Many textbooks and courses introduce geometric vectors and immediately attach coordinates to them, which can be misleading. This often causes readers to believe that geometric vectors and vectors in \(\mathbb{R}^n\) are the same object. As you move forward in this course, you will see that \(\mathbb{R}^n\) is a general-purpose mathematical tool that applies to many different contexts: geometry, image processing, functions, and more. In each case, we translate the objects we care about into lists of numbers. This translation is extremely useful, but it does not mean that the objects themselves are the same.
Since a vector space involves addition and scalar multiplication, let’s now see how these operations work in \(\mathbb{R}^n\).
Addition and Scalar Multiplication in \(\mathbb{R}^n\)
Addition in \(\mathbb{R}^n\) is defined by adding corresponding coordinates:
\( (x_1, x_2, \dots, x_n) + (y_1, y_2, \dots, y_n) = (x_1 + y_1, x_2 + y_2, \dots, x_n + y_n) \)
We can introduce a placeholder for the lists so that we don’t have to write out every element each time:
\(\mathbf{x} + \mathbf{y}\)
here \(\mathbf{x} = (x_1, \dots, x_n)\) and \(\mathbf{y} = (y_1, \dots, y_n)\). Observe that this operation is commutative; in other words, \( \mathbf{x} + \mathbf{y} = \mathbf{y} + \mathbf{x}\).
Example
Consider the vectors \(\mathbf{x}, \mathbf{y} \in \mathbb{R}^3\):
\(\mathbf{x} = (1,2,3), \hspace{0.5cm} \mathbf{y} = (5,6,7)\)
Vector addition is performed componentwise, so we have
\(\mathbf{x} + \mathbf{y} = (1,2,3) + (5,6,7) = (6,8,10)\)
Next, we’ll look at the neutral element, denoted by \( \mathbf{0} \), which has length \(n\):
\( \mathbf{0} = (0,0,\dots,0) \)
This is useful because it allows us to define the additive inverse in \(\mathbb{R}^n\):
For \(\mathbf{x} \in \mathbb{R}^n\), the additive inverse of \(\mathbf{x}\), denoted by \(-\mathbf{x}\), is the element \(-\mathbf{x} \in \mathbb{R}^n \) such that:
\(\mathbf{x} + (-\mathbf{x}) = \mathbf{0}\)
So if \(\mathbf{x} = (x_1, \dots, x_n)\) then \(-\mathbf{x} = (-x_1, \dots, -x_n)\).
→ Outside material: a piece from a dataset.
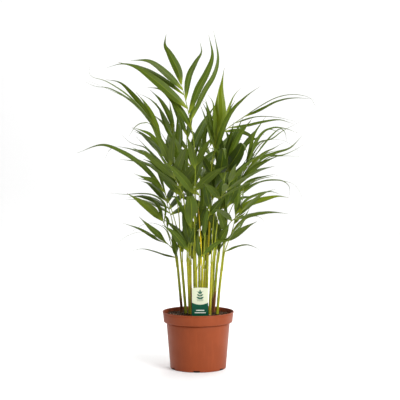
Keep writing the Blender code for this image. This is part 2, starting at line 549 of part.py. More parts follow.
class Leaflet:
    """One leaflet: the path it takes and how its blade turns along the way."""

    def __init__(self, path_points, width, face_to, roll, rachis_way, steps):
        self.points = path_points
        self.steps = steps
        self.width = width
        self.face_to = face_to
        self.roll = roll
        self.rachis_way = rachis_way

    def frames(self, steps):
        """(centre, wide, thin) at each step. The blade starts along the rachis and turns."""
        path = smooth_path(self.points, steps)
        ways = tangents_of(path)
        middle = steps // 2
        facing = across(ways[middle], self.face_to)
        wide = ways[middle].cross(facing)
        angle = math.radians(self.roll)
        wide = wide * math.cos(angle) + ways[middle].cross(wide) * math.sin(angle)
        wides = [wide] * (steps + 1)
        for i in range(middle + 1, steps + 1):
            wides[i] = across(ways[i], wides[i - 1])
        for i in range(middle - 1, -1, -1):
            wides[i] = across(ways[i], wides[i + 1])
        leads = [across(ways[0], self.rachis_way)]
        for way in ways[1:]:
            leads.append(across(way, leads[-1]))
        if leads[1].dot(wides[1]) < 0:
            wides = [-w for w in wides]
        result = []
        for i, (centre, way) in enumerate(zip(path, ways)):
            lead = leads[i]
            turn = math.atan2(way.dot(lead.cross(wides[i])), lead.dot(wides[i]))
            turn *= min(1.0, (i / steps) / 0.35)
            wide = lead * math.cos(turn) + way.cross(lead) * math.sin(turn)
            result.append((centre, wide, way.cross(wide)))
        return result

    def rings(self, extra=0.0):
        """Cross-sections of the blade, foot to tip. The first stands a little off the rachis."""
        out = []
        frames = self.frames(self.steps)
        for i, (centre, wide, thin) in enumerate(frames):
            width = max(self.width * blade_share(i / self.steps), 0.0009)
            thick = LEAFLET_THICKNESS * (0.6 if i == self.steps else 1.0)
            if i == 0:
                out_way = frames[1][0] - centre
                centre = centre + out_way * (BLADE_FOOT_GAP / out_way.length)
                width = min(width, BLADE_FOOT_WIDTH)
            out.append(blade_ring(centre, wide, thin, width + 2 * extra, thick + 2 * extra))
        return out

    def rooted_rings(self, extra):
        """The same cross-sections, with one more where the leaflet meets the rachis."""
        centre, wide, thin = self.frames(self.steps)[0]
        root = blade_ring(centre, wide, thin, BLADE_FOOT_WIDTH + 2 * extra, 0.002 + 2 * extra)
        return [root, *self.rings(extra)]


def free_leaflet(leaflet, thicket, own, rachis):
    """Tries small changes to the leaflet's depth and turn until it grows through nothing."""
    tries = [(0.0, 0.0, 1.0)]
    for step in range(1, 11):
        tries += [(0.006 * step, 0.0, 1.0), (-0.006 * step, 0.0, 1.0)]
        if step in (3, 6, 9):
            for turn in (22.0, -22.0, 45.0, -45.0):
                tries += [(0.006 * step, turn, 0.85), (-0.006 * step, turn, 0.85)]
    for step in (2, 5, 8, 11, 14):
        for turn in (60.0, -60.0, 90.0):
            tries += [(0.007 * step, turn, 0.6), (-0.007 * step, turn, 0.6)]
    start = leaflet.points
    roll = leaflet.roll
    width = leaflet.width
    for shift, turn, share in tries:
        moved = []
        for i, point in enumerate(start):
            part = (i / (len(start) - 1)) ** 0.8
            moved.append(point + leaflet.face_to * (shift * part))
        leaflet.points = moved
        leaflet.roll = roll + turn
        leaflet.width = width * share
        rings = leaflet.rooted_rings(LEAF_CLEARANCE / 2)
        if thicket.meets(*sleeve(rings)) or own.meets(*sleeve(rings[1:])):
            continue
        if not rachis.meets(*sleeve(rings[2:])):
            return True
    return False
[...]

Let’s move on to scalar multiplication:
The product of a scalar \(\lambda\) and an element in \(\mathbb{R}^n\) is computed by multiplying each coordinate of the element by \(\lambda\):
\(\lambda \mathbf{x} = \lambda (x_1, x_2, \dots, x_n) = (\lambda x_1, \lambda x_2, \dots, \lambda x_n)\)
here \(\lambda \in \mathbb{R}\) and \(\mathbf{x} \in \mathbb{R}^n\).
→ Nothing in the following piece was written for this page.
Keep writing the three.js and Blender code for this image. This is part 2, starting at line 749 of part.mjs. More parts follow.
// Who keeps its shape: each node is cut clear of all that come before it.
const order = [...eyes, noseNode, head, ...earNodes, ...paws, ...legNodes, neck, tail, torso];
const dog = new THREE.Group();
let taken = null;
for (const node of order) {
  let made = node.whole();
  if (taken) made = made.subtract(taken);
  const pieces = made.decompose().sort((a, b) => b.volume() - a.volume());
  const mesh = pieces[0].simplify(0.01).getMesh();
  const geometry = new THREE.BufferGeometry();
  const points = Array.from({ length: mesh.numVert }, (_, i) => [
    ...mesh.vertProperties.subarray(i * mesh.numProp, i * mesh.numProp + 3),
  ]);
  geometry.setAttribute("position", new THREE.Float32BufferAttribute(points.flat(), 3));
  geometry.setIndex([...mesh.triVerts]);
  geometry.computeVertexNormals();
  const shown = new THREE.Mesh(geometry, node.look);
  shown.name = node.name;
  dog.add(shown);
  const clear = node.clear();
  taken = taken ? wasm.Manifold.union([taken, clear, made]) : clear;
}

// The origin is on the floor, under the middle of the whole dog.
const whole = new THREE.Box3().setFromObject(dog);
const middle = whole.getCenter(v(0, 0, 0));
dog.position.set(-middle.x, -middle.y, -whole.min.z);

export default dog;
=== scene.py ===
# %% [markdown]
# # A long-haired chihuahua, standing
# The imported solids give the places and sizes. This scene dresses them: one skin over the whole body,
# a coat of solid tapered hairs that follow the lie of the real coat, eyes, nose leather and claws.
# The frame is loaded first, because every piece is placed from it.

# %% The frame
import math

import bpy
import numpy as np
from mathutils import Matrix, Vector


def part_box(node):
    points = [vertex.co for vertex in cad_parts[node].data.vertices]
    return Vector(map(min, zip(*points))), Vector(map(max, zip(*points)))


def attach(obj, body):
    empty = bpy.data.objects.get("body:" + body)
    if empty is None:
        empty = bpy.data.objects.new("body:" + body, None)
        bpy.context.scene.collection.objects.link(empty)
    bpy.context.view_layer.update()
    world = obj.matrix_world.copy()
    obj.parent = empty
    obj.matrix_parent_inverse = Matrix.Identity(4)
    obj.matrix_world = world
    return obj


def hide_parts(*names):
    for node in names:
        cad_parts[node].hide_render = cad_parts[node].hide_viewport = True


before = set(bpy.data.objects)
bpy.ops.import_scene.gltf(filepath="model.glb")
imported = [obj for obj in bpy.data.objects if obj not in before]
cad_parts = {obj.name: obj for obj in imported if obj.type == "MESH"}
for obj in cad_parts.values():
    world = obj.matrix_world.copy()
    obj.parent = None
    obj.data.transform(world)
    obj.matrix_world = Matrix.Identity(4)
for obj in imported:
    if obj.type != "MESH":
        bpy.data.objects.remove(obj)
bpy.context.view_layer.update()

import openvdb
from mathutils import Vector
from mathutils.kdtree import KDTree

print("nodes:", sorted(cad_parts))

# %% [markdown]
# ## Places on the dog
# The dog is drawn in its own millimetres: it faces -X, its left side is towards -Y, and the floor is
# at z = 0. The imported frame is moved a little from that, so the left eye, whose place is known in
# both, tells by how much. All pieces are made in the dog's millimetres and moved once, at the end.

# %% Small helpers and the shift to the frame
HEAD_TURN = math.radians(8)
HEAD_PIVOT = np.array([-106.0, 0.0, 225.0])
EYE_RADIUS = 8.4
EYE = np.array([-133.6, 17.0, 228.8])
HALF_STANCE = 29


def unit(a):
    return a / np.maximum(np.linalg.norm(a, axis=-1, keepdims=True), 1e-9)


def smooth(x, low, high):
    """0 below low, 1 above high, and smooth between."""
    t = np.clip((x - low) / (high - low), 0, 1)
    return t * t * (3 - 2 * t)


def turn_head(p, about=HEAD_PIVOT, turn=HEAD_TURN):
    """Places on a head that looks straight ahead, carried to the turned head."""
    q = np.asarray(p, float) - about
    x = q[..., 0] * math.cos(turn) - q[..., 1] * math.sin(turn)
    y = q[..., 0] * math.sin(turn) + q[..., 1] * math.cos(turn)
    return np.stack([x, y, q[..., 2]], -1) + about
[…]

“Scalar” is really just another word for “number”, we’ll see soon why that name makes sense. Also, note that both vector addition and scalar multiplication in \(\mathbb{R}^n\) are closed operations. In addition, notice that the scalar comes from our field \(\mathbb{R}\), whereas the elements we add (the lists) come from \(\mathbb{R}^n\).
Example
Suppose we want to scale the vector \(\mathbf{x} \in \mathbb{R}^3\) by the scalar \(\lambda = 2\). Let
\(\mathbf{x} = (1,1,7)\)
Scalar multiplication is performed componentwise, so we obtain
\(\lambda \cdot \mathbf{x} = 2 \cdot (1,1,7) = (2 \cdot 1, 2 \cdot 1, 2 \cdot 7) = (2,2,14)\)
Examples of Vector Spaces (Bonus)
We’ve already seen the example of \(\mathbb{R}^n\), which will be our main “workspace” in machine learning. This is the example you really need to know by heart and understand deeply. But remember, the definition of a vector space is abstract, so many things can form a vector space. Here are a few examples for fun, we won’t be working with these right away, but it’s nice to see the bigger picture.
Polynomials of degree less than 3
These are polynomials that look like:
\(ax^3 + bx^2 + cx + d\)
Now, imagine a whole collection of these polynomials. This collection will be our set \(V\), and each polynomial is a vector.
- We can add any two polynomials in the set, and the result is still a polynomial of degree 3 or less.
- We can multiply a polynomial by a scalar, and it still stays in the set.
- All the other vector space rules we discussed also hold.
Real-valued functions on a domain
Next, consider all real-valued functions defined on some interval, like all continuous functions on \([0,1]\). Denote them by \(f(x), g(x), \dots\) These are our vectors.
- Adding two functions gives another function in the same set.
- Multiplying a function by a scalar still gives a function in the set.
- And again, all the other vector space rules apply.
The key takeaway: vector spaces aren’t limited to lists of numbers. Polynomials, functions, sequences, and so on can all form vector spaces, as long as addition and scalar multiplication follow the rules.
Summary
- A vector space is a mathematical structure consisting of a set \(V\) where we can add elements and multiply them by scalars, following certain rules.
- The elements of \(V\) are called vectors.
- The scalars come from a field \(F\).
- We need the field \(F\) and the vector space rules so we can perform familiar operations, solving equations, manipulating expressions, and computing, without running into unnecessary complications.
- The main vector space used in machine learning is \(\mathbb{R}^n\), where each vector is a list of real numbers.
- Many objects can be written as these lists, but the lists are not the objects themselves, they simply represent them.